Ocorre que os países do Ártico já estão se preparando para se beneficiar economicamente desse degelo, integrando o polo Norte à economia global de mercado. Estima-se que o Ártico tenha 30% das reservas não descobertas de gás natural do planeta e 13% das reservas não descobertas de petróleo. Com o degelo, ficará mais fácil explorar essas riquezas. Às favas com um Acordo como o obtido em Paris e com o fato de que a humanidade só pode emitir mais 1 trilhão de toneladas de gás carbônico até o fim do século se quiser ter uma chance de evitar mais dois graus de aquecimento até o fim do século. “Estados Unidos, Canadá, Rússia, Noruega e Groenlândia já iniciaram uma corrida a esse pote de ouro”, escreve o jornalista.

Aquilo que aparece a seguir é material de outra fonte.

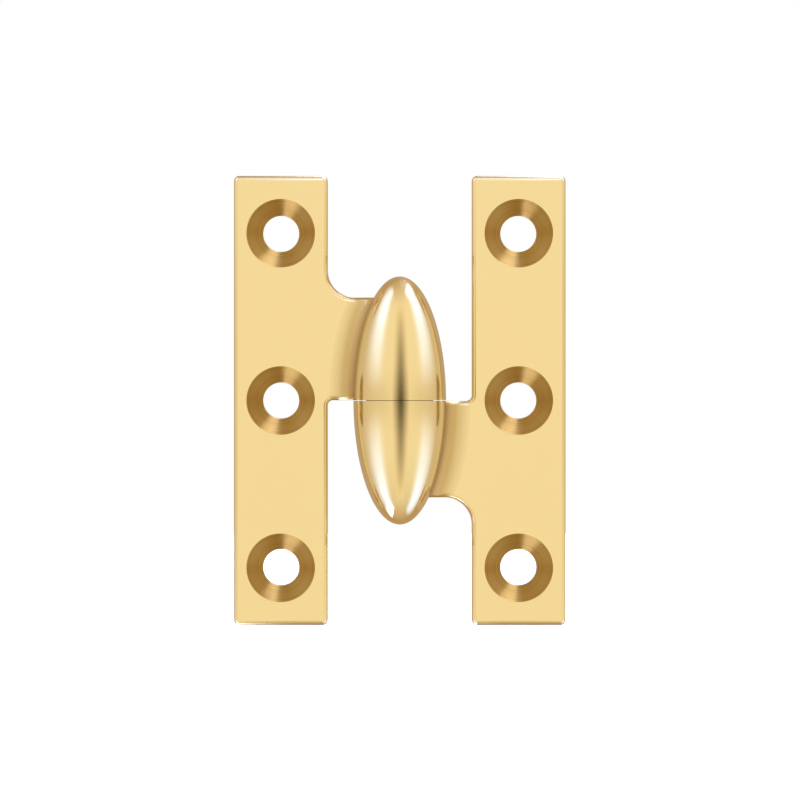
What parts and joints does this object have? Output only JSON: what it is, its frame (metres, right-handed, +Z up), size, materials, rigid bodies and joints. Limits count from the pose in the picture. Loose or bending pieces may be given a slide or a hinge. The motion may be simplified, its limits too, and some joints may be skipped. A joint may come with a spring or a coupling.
{
  "type": "olive knuckle lift-off butt hinge",
  "caption": "Flat butt hinge in polished brass: narrow countersunk leaves joined by offset arms to an olive-shaped knuckle on a concealed pin, and lifting apart.",
  "frame": {"origin": "centre of the olive knuckle: on the pin's axis, at the parting plane between the two halves", "axes": "+Z up along the pin, +X towards the frame leaf with the hinge open flat, -Y out of the countersunk faces"},
  "size_m": [0.0376, 0.0104, 0.0508],
  "materials": {
    "polished_brass": "polished",
    "stainless_steel": "satin",
    "bearing_bronze": "satin"
  },
  "bodies": {
    "frame_leaf_body": {"frame_leaf": "polished_brass", "hinge_pin": "stainless_steel"},
    "washer_body": {"thrust_washer": "bearing_bronze"},
    "door_leaf_body": {"door_leaf": "polished_brass"}
  },
  "joints": [
    {"name": "leaf_turn", "type": "hinge", "parent": "frame_leaf_body", "child": "washer_body", "pos_m": [0, 0, 0], "axis": [0, 0, 1], "range_deg": [-140, 180]},
    {"name": "leaf_lift", "type": "slide", "parent": "washer_body", "child": "door_leaf_body", "axis": [0, 0, 1], "range_m": [0, 0.012]}
  ]
}
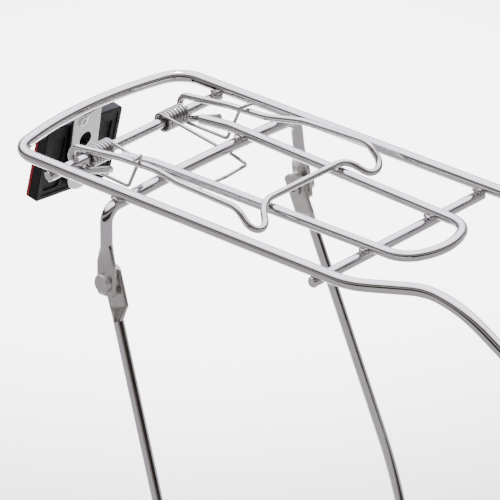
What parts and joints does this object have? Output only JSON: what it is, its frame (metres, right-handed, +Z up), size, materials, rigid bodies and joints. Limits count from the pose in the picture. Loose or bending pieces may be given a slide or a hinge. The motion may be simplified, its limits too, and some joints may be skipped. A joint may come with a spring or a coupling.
{
  "type": "bicycle rear rack",
  "caption": "Chromed steel rear rack for a cruiser bicycle, with a sprung wire clip, swinging axle stays and a red reflector under its rear hoop.",
  "frame": {"origin": "centre between the two front eyes, on the axis of the bolts that hold them to the seat stays", "axes": "+X towards the front of the bicycle, +Y to its left, +Z up"},
  "size_m": [0.4551, 0.2076, 0.4279],
  "materials": {
    "chromed_rod": "bright chrome plate on steel rod",
    "chromed_wire": "bright plated wire, slightly softer than the rods",
    "spring_steel": "drawn spring wire with fine draw lines",
    "weld_metal": "plated weld bead",
    "plated_fastener": "turned steel, plated, satin",
    "black_plastic": "fine moulded grain, satin",
    "red_lens": "clear red acrylic, glossy"
  },
  "bodies": {
    "rack_frame": {"outer_frame": "chromed_rod", "inner_rail": "chromed_rod", "pivot_rod": "chromed_rod", "leg_hoop": "chromed_rod", "front_crossbar": "chromed_rod", "weld_beads": "weld_metal", "clip_spring": "spring_steel", "reflector_bracket": "chromed_rod", "reflector_housing": "black_plastic", "reflector_lens": "red_lens", "reflector_stud": "plated_fastener", "reflector_washer": "plated_fastener", "reflector_nut": "plated_fastener", "right_stay_bolt": "plated_fastener", "right_head_washer": "plated_fastener", "right_spacer_a": "plated_fastener", "right_spacer_b": "plated_fastener", "right_stay_nut": "plated_fastener", "left_stay_bolt": "plated_fastener", "left_head_washer": "plated_fastener", "left_spacer_a": "plated_fastener", "left_spacer_b": "plated_fastener", "left_stay_nut": "plated_fastener"},
    "clip": {"clip_arm": "chromed_wire"},
    "right_stay_body": {"right_stay": "chromed_rod"},
    "left_stay_body": {"left_stay": "chromed_rod"}
  },
  "joints": [
    {"name": "clip_hinge", "type": "hinge", "parent": "rack_frame", "child": "clip", "pos_m": [-0.382, 0, 0.04845], "axis": [0, -1, 0], "range_deg": [0, 100], "stiffness_Nm_per_rad": 1.7, "springref_deg": -29.79, "deforming": ["clip_spring"]},
    {"name": "right_stay_hinge", "type": "hinge", "parent": "rack_frame", "child": "right_stay_body", "pos_m": [-0.32235, -0.08909, 0.0002], "axis": [0, -0.9969, 0.0785], "range_deg": [-110, 65]},
    {"name": "left_stay_hinge", "type": "hinge", "parent": "rack_frame", "child": "left_stay_body", "pos_m": [-0.32235, 0.08909, 0.0002], "axis": [0, -0.9969, -0.0785], "range_deg": [-110, 65]}
  ]
}
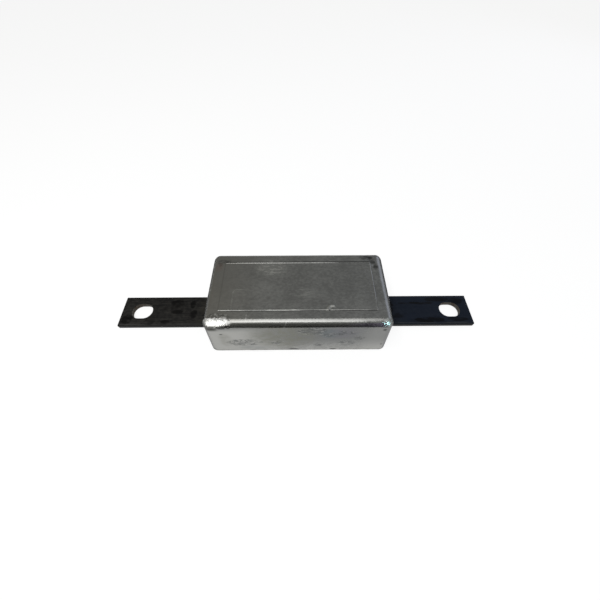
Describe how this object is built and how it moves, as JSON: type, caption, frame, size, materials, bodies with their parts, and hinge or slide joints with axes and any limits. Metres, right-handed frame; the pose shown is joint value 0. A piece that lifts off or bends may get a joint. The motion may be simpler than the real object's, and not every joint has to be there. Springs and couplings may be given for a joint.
{
  "type": "sacrificial anode",
  "caption": "Drafted zinc hull anode block cast around a flat black steel strap, with a slotted bolt hole near each bare strap end.",
  "frame": {"origin": "centre of the back face of the strap, level with the block's back face, half way between the two slots; z = 0 is the hull surface", "axes": "+X along the strap, towards the end that the block stands nearer to; +Z out of the hull, from the back face to the block's outer face; +Y across the block"},
  "size_m": [0.425, 0.0998, 0.0584],
  "materials": {
    "cast_zinc": "as-cast zinc skin, dull lustre with smears, stains and small pits",
    "scaled_steel": "black mill scale, slightly greasy"
  },
  "bodies": {
    "root": {"anode_block": "cast_zinc", "mounting_strap": "scaled_steel"}
  },
  "joints": []
}
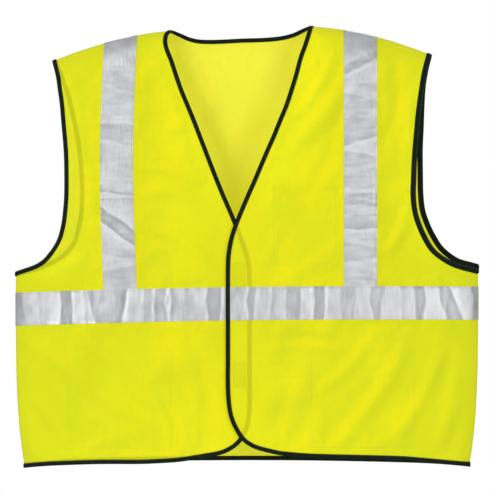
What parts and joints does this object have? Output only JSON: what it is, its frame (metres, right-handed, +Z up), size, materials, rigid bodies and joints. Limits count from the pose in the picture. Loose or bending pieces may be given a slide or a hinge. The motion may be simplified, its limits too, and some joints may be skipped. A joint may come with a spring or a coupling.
{
  "type": "high visibility vest",
  "caption": "Sleeveless high-visibility safety vest with a V neck, reflective tape, dark edge binding and front panels that open on hook-and-loop strips.",
  "frame": {"origin": "midway between the two points where the neckline meets the shoulder seams, where the shoulders carry the vest", "axes": "+X is the wearer's left, -Y is the front, +Z is up"},
  "size_m": [0.7181, 0.0967, 0.6776],
  "materials": {
    "shell_fabric": "fluorescent lime-yellow knitted polyester, fine mesh, matt",
    "pocket_fabric": "the same lime-yellow knit, seen on the inside",
    "reflective_tape": "silver retroreflective tape, softly creased",
    "binding": "dark green-black woven binding, folded over the edge",
    "closure": "lime-yellow hook-and-loop strip"
  },
  "bodies": {
    "vest_shell": {"back_panel": "shell_fabric", "left_front_panel": "shell_fabric", "right_front_panel": "shell_fabric", "back_neck_binding": "binding", "left_neck_binding": "binding", "right_neck_binding": "binding", "left_armhole_binding": "binding", "right_armhole_binding": "binding", "back_hem_binding": "binding", "left_hem_binding": "binding", "right_hem_binding": "binding", "left_front_shoulder_tape": "reflective_tape", "right_front_shoulder_tape": "reflective_tape", "left_back_shoulder_tape": "reflective_tape", "right_back_shoulder_tape": "reflective_tape", "left_waist_tape": "reflective_tape", "right_waist_tape": "reflective_tape", "back_waist_tape": "reflective_tape", "left_lower_pocket": "pocket_fabric", "right_lower_pocket": "pocket_fabric", "chest_pocket_outer_half": "pocket_fabric", "left_shoulder_seam": "shell_fabric", "right_shoulder_seam": "shell_fabric", "left_side_seam": "shell_fabric", "right_side_seam": "shell_fabric"},
    "left_front_flap": {"left_flap_panel": "shell_fabric", "left_flap_binding": "binding", "left_flap_waist_tape": "reflective_tape", "chest_pocket_inner_half": "pocket_fabric", "upper_hook_strip": "closure", "lower_hook_strip": "closure"},
    "right_front_flap": {"right_flap_panel": "shell_fabric", "right_flap_binding": "binding", "right_flap_waist_tape": "reflective_tape", "upper_loop_strip": "closure", "lower_loop_strip": "closure"}
  },
  "joints": [
    {"name": "left_front_fold", "type": "hinge", "parent": "vest_shell", "child": "left_front_flap", "pos_m": [0.094, -0.04982, -0.4], "axis": [0, 0.0443, 0.999], "range_deg": [0, 150]},
    {"name": "right_front_fold", "type": "hinge", "parent": "vest_shell", "child": "right_front_flap", "pos_m": [-0.094, -0.04982, -0.4], "axis": [0, 0.0443, 0.999], "range_deg": [-105, 0]}
  ],
  "couplings": [
    {"joint": "right_front_fold", "follows": "left_front_fold", "ratio": -0.7}
  ]
}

E hoje há quase trinta licenças de prospecção e vinte de exploração de óleo e gás ativas na Groenlândia, cuja primeira-ministra Aleqa Hammond afirmou recentemente:

“É errado afirmar que a mudança climática só resultou em coisas ruins. O novo clima pode ser benéfico para os groenlandeses”.

Não importa muito, em nome do desenvolvimento econômico, que os próprios moradores locais possam estar sendo condenados, por exemplo, a terem que mudar sua dieta, já que precisam basicamente de proteínas que vêm do mar, o mesmo mar que será impactado pela exploração dos recursos. Resta aos ambientalistas o papel de apontar esse tremendo paradoxo. E ficar observando, quase impotentes.

“As mesmas pessoas que criaram o problema (do aquecimento), em vez de verem isso como alerta de que nós devemos cortar nossa dependência de combustíveis fósseis, estão anunciando: ‘Vamos esfregar as mãos e começar a pensar em dólares’”, disse a Claudio Angelo Kumi Naidoo, diretor executivo do Greenpeace.

O livro tem 440 páginas de texto, e é claro que não vou conseguir resumi-lo neste espaço. Recomendo muito a leitura. Não dá para fechar os olhos ao fenômeno que, verdadeiramente, está mudando a face da civilização, não só do ponto de vista ambiental, mas também econômico e social. Afinal, registros da OCDE dão conta de que, em 2005, 40 milhões de pessoas já tinham sido expostas aos eventos extremos.